# Records supplied:
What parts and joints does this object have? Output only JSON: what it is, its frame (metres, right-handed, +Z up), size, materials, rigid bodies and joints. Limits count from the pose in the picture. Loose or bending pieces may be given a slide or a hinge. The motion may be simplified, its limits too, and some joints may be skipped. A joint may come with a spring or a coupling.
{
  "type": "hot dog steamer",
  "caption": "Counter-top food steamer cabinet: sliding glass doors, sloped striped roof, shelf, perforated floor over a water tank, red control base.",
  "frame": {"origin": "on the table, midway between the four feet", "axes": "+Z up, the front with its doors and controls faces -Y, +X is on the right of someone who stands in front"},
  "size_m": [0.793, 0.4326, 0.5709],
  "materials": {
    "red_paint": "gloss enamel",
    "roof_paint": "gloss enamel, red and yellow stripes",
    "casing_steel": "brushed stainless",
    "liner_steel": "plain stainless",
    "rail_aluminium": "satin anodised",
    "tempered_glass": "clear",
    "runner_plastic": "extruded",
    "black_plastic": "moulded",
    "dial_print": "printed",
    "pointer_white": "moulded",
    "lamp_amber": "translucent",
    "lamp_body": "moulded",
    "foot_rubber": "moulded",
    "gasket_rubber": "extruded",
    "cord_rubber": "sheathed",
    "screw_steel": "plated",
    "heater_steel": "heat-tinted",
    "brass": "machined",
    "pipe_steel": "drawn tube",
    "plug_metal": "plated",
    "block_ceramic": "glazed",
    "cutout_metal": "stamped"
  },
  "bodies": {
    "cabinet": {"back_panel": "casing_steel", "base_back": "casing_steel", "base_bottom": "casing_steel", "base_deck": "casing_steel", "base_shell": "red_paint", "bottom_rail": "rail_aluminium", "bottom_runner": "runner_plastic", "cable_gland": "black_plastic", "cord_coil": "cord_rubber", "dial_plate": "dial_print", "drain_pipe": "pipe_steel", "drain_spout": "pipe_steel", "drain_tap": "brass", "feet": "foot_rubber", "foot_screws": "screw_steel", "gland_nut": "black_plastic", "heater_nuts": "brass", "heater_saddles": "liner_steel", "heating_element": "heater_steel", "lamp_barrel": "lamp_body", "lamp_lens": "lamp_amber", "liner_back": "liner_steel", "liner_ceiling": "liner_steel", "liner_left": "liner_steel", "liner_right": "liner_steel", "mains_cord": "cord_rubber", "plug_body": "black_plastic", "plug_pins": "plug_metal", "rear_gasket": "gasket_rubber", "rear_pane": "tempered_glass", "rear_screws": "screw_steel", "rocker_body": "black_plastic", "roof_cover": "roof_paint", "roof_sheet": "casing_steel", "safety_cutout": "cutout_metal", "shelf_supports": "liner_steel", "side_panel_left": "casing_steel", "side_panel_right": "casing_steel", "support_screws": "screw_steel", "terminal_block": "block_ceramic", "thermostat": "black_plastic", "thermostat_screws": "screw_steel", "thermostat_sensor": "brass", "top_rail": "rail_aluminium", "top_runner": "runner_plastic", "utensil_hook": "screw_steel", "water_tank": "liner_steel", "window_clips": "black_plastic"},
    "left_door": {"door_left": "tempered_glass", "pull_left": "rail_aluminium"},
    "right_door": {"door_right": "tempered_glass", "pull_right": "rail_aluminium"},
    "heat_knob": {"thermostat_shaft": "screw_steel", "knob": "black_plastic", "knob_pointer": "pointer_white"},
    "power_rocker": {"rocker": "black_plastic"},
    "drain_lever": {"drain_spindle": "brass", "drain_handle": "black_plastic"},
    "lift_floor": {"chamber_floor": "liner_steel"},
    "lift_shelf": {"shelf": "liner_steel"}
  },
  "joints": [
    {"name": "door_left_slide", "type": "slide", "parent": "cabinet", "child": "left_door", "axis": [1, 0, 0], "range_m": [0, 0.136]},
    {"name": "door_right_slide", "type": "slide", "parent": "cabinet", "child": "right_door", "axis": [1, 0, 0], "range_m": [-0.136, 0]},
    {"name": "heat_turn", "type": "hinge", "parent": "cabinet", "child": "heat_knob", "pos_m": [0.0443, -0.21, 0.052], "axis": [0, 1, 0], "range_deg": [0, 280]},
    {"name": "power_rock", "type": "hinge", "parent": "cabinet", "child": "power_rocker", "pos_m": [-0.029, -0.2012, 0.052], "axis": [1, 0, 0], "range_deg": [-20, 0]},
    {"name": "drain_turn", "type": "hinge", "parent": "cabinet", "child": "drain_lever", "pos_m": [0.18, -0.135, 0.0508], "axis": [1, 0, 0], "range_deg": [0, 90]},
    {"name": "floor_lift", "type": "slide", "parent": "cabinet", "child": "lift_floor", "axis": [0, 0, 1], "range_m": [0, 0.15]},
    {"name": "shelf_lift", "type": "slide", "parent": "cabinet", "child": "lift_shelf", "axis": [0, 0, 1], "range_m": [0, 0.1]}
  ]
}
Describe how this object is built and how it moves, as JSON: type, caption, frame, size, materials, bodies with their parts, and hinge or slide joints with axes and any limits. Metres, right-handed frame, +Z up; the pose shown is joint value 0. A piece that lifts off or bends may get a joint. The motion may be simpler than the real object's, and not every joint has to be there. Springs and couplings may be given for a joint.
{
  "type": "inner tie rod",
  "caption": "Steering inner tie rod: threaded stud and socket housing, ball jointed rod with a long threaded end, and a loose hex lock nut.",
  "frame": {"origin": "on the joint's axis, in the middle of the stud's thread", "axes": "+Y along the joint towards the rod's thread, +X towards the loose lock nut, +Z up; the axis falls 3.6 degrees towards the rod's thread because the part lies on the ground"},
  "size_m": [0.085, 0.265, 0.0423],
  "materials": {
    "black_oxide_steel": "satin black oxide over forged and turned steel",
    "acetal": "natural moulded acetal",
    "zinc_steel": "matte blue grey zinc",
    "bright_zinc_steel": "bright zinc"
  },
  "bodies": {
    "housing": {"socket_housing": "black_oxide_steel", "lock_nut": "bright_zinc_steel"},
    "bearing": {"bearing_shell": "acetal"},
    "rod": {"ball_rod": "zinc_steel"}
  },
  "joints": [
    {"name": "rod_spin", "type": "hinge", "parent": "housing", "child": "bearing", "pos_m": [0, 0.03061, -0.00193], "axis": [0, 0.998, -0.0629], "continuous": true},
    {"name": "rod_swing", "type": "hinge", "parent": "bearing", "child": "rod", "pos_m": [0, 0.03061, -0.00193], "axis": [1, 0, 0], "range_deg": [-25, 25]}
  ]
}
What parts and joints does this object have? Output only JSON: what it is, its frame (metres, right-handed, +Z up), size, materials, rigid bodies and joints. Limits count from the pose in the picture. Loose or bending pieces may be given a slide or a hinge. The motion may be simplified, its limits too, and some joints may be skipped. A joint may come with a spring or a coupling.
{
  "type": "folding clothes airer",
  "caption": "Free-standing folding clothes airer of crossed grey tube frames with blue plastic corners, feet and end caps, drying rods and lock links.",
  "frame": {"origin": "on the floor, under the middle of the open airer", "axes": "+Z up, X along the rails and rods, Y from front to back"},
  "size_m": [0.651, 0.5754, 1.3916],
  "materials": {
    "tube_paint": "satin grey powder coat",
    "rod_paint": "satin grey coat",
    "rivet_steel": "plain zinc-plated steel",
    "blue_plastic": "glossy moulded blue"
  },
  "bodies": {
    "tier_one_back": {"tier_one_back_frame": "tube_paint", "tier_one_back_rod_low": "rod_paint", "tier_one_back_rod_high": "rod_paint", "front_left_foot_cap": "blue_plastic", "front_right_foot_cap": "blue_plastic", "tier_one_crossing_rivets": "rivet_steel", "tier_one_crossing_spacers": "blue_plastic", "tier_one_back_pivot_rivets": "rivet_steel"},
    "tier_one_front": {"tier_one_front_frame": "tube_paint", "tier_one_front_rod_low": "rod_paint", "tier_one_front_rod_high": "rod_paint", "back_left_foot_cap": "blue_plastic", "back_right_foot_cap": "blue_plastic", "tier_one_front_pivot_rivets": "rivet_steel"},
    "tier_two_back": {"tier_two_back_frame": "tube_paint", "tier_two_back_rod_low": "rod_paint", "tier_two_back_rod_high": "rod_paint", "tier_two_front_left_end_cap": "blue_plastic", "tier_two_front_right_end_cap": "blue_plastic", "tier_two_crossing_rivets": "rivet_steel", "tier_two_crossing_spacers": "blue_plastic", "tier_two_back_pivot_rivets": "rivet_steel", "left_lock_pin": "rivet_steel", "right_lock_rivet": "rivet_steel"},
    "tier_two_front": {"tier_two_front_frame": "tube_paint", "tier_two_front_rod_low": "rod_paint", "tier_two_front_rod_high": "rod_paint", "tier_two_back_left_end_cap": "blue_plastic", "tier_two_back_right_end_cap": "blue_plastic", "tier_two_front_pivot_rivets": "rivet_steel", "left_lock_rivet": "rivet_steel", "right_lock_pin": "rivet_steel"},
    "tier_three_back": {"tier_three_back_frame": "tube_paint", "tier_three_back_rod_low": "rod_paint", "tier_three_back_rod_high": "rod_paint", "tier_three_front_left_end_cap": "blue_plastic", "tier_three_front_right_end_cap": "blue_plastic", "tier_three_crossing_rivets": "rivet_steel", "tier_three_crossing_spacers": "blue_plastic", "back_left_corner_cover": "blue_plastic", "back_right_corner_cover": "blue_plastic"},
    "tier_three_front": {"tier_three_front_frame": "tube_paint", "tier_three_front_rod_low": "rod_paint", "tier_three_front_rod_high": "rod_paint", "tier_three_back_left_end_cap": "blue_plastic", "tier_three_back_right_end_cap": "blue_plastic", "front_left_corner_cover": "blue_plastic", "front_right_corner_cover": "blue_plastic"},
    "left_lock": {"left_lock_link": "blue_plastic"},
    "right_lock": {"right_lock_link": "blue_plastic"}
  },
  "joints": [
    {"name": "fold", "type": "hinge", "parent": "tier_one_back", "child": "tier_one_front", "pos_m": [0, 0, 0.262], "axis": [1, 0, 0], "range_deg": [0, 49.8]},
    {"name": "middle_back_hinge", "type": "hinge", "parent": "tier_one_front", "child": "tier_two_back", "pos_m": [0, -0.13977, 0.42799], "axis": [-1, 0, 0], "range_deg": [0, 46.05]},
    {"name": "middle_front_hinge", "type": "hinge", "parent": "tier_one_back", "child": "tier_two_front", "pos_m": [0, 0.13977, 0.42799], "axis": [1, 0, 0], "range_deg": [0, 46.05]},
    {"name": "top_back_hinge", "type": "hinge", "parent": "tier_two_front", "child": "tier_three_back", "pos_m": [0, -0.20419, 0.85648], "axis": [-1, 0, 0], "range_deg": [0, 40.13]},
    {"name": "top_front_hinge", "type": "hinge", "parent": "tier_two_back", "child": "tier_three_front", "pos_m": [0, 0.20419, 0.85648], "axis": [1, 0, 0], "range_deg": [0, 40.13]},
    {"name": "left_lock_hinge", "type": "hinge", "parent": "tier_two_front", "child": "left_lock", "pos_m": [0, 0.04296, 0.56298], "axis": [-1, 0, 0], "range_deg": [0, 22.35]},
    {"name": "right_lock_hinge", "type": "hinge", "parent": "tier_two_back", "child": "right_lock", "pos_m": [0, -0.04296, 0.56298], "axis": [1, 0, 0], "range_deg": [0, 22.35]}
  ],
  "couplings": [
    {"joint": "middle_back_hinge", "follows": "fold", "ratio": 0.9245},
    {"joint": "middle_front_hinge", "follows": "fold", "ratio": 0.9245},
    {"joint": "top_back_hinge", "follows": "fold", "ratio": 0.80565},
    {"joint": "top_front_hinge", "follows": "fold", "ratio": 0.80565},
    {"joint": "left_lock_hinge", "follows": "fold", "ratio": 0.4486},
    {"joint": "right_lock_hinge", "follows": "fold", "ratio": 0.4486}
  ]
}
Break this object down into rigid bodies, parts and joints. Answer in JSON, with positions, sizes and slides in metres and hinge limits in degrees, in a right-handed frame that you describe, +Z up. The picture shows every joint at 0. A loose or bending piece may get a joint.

# Task prompt:
Look through the listing above. Pick out each line with "handed" and copy it.

# Exercise output:
What parts and joints does this object have? Output only JSON: what it is, its frame (metres, right-handed, +Z up), size, materials, rigid bodies and joints. Limits count from the pose in the picture. Loose or bending pieces may be given a slide or a hinge. The motion may be simplified, its limits too, and some joints may be skipped. A joint may come with a spring or a coupling.
Describe how this object is built and how it moves, as JSON: type, caption, frame, size, materials, bodies with their parts, and hinge or slide joints with axes and any limits. Metres, right-handed frame, +Z up; the pose shown is joint value 0. A piece that lifts off or bends may get a joint. The motion may be simpler than the real object's, and not every joint has to be there. Springs and couplings may be given for a joint.
What parts and joints does this object have? Output only JSON: what it is, its frame (metres, right-handed, +Z up), size, materials, rigid bodies and joints. Limits count from the pose in the picture. Loose or bending pieces may be given a slide or a hinge. The motion may be simplified, its limits too, and some joints may be skipped. A joint may come with a spring or a coupling.
Break this object down into rigid bodies, parts and joints. Answer in JSON, with positions, sizes and slides in metres and hinge limits in degrees, in a right-handed frame that you describe, +Z up. The picture shows every joint at 0. A loose or bending piece may get a joint.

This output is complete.